*WORK REQUIRED:*
Copy out, exactly and without additions, the lines from the one that contains "clear_scene()" to the one that contains "its imported solids.", both ends included.

*DATA:*
# # # #
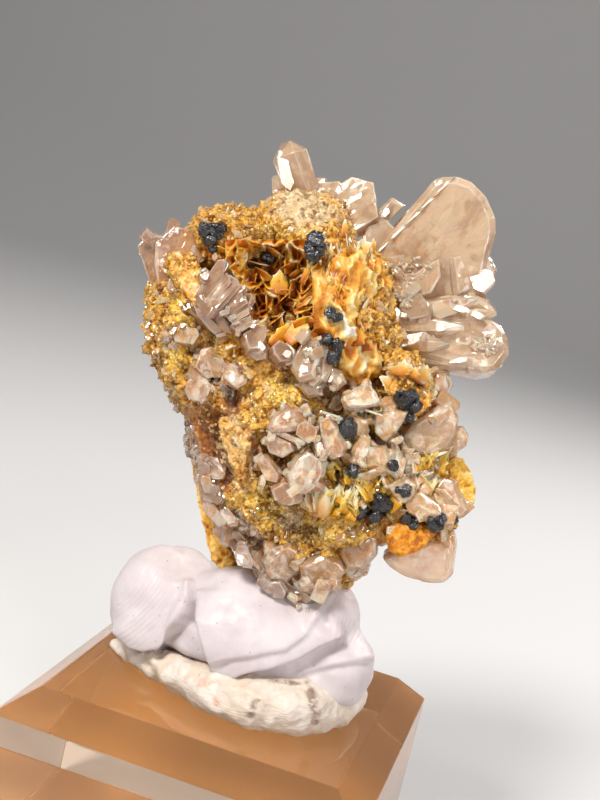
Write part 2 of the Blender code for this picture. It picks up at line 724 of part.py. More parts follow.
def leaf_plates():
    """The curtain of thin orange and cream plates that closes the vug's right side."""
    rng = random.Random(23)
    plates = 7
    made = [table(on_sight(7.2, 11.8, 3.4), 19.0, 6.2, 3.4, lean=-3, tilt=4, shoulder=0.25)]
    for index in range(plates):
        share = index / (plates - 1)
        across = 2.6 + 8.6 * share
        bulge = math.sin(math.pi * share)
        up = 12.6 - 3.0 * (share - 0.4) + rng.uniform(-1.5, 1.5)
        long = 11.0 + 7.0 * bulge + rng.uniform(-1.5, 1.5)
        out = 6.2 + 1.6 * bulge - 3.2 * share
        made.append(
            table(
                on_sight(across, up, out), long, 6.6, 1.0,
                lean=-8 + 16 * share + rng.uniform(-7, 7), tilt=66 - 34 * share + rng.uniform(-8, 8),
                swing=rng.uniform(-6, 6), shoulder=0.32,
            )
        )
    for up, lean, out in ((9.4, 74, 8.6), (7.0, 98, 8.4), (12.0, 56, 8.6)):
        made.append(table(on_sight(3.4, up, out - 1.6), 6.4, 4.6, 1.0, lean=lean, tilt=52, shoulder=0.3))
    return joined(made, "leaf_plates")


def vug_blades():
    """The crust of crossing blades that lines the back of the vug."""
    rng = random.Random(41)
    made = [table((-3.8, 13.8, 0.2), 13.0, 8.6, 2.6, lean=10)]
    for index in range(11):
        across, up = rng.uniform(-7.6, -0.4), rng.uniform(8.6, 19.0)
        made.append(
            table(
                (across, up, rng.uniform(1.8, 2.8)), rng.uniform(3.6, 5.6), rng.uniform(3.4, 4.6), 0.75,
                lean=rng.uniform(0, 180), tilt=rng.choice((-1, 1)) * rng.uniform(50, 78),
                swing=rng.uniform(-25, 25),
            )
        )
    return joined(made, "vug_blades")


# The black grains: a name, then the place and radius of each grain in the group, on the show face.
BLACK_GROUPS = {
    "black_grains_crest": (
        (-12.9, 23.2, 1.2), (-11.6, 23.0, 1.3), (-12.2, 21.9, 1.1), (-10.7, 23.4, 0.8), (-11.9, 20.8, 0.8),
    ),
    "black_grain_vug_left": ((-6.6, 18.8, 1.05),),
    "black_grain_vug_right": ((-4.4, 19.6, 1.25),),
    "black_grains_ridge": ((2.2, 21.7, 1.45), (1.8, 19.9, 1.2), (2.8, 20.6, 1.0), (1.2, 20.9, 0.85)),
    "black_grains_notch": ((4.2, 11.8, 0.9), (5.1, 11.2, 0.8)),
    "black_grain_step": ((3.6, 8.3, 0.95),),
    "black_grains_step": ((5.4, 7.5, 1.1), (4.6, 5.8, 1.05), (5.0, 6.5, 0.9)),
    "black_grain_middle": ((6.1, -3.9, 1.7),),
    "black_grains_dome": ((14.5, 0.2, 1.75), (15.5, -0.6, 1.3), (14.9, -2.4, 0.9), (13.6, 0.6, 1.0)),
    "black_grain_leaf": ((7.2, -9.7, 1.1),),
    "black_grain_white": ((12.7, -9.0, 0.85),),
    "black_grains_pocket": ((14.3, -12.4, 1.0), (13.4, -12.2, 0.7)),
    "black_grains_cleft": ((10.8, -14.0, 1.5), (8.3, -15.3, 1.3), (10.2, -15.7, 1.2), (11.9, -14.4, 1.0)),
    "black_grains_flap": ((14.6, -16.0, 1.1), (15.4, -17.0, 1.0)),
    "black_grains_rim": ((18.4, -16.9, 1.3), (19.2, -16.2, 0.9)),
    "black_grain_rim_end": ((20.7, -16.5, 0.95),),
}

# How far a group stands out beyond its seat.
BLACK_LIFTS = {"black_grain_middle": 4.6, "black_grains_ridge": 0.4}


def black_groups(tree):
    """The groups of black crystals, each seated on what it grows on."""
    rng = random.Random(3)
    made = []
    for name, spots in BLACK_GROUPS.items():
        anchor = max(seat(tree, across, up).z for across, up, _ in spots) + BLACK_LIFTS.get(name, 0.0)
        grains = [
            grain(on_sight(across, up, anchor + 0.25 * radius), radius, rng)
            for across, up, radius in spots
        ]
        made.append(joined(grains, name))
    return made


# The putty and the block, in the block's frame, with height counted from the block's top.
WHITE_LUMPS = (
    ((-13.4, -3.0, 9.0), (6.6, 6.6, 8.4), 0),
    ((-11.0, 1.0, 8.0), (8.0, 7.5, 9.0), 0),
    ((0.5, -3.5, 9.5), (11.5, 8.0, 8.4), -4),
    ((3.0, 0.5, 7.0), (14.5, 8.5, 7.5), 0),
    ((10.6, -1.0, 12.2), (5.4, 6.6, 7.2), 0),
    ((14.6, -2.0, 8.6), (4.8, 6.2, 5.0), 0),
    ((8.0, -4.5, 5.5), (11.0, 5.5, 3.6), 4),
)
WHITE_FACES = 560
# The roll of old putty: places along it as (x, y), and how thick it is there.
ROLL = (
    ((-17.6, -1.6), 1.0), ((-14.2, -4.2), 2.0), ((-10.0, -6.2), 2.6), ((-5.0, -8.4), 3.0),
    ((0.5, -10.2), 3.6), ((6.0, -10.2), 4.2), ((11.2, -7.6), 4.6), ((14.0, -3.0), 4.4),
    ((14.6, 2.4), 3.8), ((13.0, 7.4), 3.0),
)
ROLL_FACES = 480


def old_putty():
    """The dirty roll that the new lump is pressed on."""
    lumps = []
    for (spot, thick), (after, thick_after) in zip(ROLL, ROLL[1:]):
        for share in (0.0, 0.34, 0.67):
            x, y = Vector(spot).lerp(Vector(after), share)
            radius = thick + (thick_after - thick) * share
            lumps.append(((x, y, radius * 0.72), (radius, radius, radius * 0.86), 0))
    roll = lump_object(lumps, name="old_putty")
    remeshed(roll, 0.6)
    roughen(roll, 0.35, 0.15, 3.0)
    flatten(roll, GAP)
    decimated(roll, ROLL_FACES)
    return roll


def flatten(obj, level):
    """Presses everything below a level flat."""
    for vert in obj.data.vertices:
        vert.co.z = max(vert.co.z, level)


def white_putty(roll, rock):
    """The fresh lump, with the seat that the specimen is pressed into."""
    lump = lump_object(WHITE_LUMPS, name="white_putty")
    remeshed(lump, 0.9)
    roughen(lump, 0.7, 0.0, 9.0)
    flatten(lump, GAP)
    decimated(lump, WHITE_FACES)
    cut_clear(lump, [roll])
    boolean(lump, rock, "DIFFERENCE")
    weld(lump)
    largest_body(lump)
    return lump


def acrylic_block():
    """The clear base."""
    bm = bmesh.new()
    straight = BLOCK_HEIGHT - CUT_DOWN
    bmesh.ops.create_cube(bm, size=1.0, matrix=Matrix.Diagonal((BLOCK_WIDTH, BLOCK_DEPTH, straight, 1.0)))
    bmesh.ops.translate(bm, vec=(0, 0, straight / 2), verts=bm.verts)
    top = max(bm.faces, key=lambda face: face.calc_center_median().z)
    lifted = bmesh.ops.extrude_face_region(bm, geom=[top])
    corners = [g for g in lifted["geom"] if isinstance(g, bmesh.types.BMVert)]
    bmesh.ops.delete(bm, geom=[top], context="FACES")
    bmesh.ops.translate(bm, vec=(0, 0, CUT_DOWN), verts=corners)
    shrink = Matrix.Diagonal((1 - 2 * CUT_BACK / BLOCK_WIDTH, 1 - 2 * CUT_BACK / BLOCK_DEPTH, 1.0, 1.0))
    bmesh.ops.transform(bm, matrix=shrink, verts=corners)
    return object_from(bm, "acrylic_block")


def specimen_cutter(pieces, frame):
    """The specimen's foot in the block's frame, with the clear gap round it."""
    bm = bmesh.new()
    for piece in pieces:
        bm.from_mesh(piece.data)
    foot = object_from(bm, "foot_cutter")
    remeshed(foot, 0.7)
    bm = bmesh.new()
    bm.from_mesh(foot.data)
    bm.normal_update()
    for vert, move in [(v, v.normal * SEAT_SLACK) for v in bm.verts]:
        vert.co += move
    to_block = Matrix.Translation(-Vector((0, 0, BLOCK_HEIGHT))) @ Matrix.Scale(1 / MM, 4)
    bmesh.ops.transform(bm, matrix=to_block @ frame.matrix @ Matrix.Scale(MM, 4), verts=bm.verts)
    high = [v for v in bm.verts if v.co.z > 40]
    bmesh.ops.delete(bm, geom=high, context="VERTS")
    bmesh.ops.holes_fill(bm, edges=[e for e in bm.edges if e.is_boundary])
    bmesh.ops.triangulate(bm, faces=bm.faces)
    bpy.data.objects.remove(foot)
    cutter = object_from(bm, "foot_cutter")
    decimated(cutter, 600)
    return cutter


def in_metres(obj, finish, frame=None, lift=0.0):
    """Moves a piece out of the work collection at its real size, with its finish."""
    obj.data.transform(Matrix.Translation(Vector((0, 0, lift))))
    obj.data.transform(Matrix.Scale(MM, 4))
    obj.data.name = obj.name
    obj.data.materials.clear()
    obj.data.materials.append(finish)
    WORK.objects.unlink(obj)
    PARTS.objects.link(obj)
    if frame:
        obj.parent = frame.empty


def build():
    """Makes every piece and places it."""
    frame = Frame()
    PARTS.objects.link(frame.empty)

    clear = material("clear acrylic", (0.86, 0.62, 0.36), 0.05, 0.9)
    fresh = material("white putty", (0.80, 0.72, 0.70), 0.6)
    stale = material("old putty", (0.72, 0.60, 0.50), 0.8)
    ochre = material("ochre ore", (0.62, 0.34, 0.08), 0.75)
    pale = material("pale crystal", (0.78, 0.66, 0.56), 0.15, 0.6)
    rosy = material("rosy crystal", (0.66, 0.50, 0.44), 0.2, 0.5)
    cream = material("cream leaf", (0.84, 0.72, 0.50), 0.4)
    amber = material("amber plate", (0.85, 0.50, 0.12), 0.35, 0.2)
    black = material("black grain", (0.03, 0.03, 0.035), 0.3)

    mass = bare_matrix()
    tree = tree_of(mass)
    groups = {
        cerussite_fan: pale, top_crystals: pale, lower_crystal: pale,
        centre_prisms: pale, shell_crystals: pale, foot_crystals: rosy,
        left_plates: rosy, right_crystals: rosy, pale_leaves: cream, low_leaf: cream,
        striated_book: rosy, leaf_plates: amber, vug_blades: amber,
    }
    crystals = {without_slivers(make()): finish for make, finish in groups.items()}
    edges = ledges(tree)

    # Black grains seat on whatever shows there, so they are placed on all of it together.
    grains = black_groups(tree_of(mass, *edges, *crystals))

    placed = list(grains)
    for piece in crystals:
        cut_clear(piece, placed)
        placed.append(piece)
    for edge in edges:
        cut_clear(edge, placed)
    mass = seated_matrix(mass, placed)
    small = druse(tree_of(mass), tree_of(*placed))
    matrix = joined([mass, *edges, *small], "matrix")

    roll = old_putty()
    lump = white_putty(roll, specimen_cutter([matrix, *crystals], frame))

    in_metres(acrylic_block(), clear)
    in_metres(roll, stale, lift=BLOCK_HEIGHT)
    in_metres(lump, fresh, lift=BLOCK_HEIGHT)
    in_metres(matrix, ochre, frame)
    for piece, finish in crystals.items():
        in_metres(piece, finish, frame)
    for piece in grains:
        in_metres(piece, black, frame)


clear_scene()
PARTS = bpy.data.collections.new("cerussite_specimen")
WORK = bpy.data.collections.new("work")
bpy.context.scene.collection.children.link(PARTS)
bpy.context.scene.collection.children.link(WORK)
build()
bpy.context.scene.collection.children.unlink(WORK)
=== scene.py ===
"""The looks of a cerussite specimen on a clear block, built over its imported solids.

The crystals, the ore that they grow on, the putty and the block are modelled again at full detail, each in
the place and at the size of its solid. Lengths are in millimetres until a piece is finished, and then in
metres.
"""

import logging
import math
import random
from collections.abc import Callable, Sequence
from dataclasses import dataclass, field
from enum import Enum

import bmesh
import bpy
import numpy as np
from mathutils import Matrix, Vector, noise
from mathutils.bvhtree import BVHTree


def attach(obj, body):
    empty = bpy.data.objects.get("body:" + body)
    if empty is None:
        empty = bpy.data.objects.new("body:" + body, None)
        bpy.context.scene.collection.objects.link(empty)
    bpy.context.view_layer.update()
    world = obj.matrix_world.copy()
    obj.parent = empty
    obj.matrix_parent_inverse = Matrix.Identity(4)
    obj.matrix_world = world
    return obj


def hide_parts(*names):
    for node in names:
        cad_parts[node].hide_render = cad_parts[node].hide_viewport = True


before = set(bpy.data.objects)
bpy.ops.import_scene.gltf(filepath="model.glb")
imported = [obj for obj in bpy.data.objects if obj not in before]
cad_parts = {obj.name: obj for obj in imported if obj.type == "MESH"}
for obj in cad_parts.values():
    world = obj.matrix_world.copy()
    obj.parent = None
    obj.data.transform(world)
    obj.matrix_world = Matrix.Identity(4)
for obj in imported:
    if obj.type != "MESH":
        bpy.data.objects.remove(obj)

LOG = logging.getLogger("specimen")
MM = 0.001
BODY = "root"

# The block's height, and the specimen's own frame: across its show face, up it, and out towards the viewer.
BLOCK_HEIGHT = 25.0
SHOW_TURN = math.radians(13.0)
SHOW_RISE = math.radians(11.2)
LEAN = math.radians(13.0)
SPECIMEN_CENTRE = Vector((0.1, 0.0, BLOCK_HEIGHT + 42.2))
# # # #
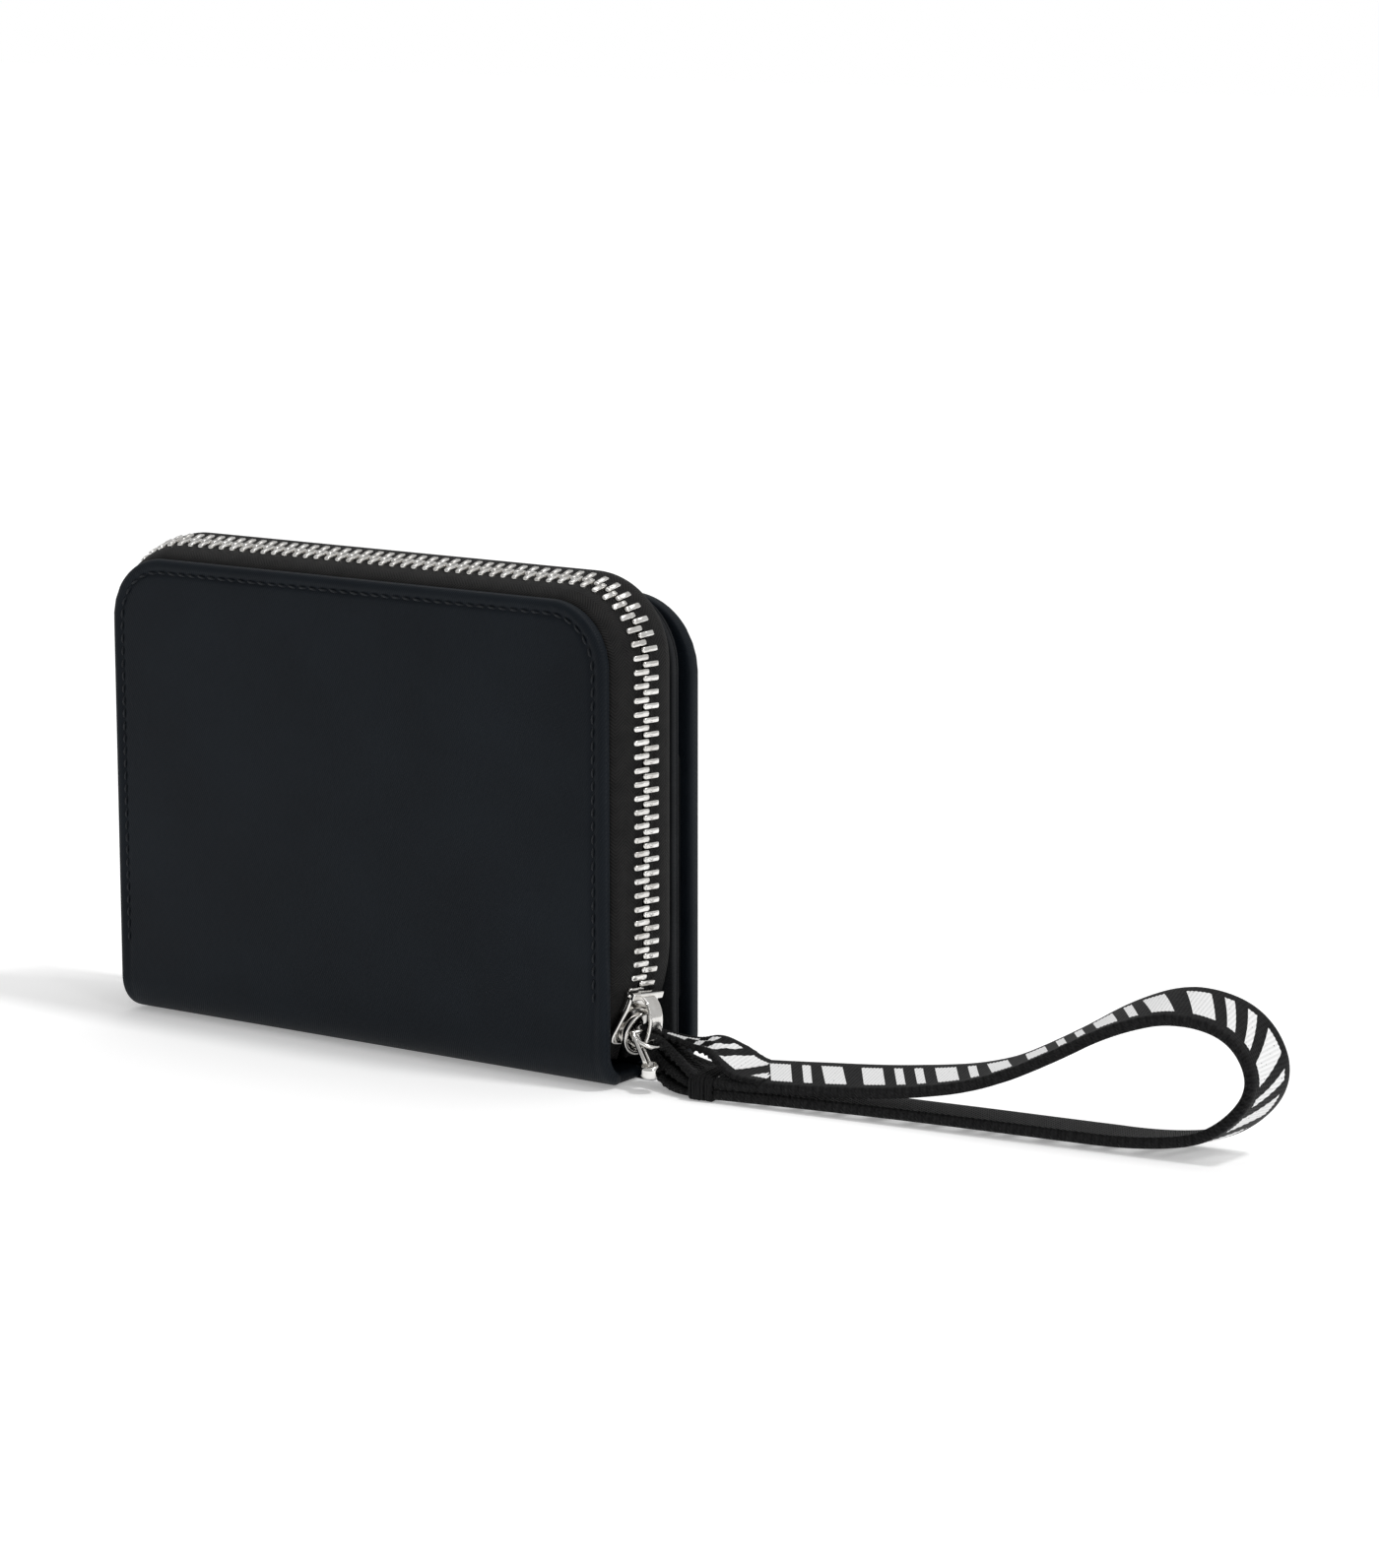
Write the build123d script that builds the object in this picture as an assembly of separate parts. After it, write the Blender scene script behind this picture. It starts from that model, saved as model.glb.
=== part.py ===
# # # #
*ANSWER TO THIS EXERCISE:*
clear_scene()
PARTS = bpy.data.collections.new("cerussite_specimen")
WORK = bpy.data.collections.new("work")
bpy.context.scene.collection.children.link(PARTS)
bpy.context.scene.collection.children.link(WORK)
build()
bpy.context.scene.collection.children.unlink(WORK)
=== scene.py ===
"""The looks of a cerussite specimen on a clear block, built over its imported solids.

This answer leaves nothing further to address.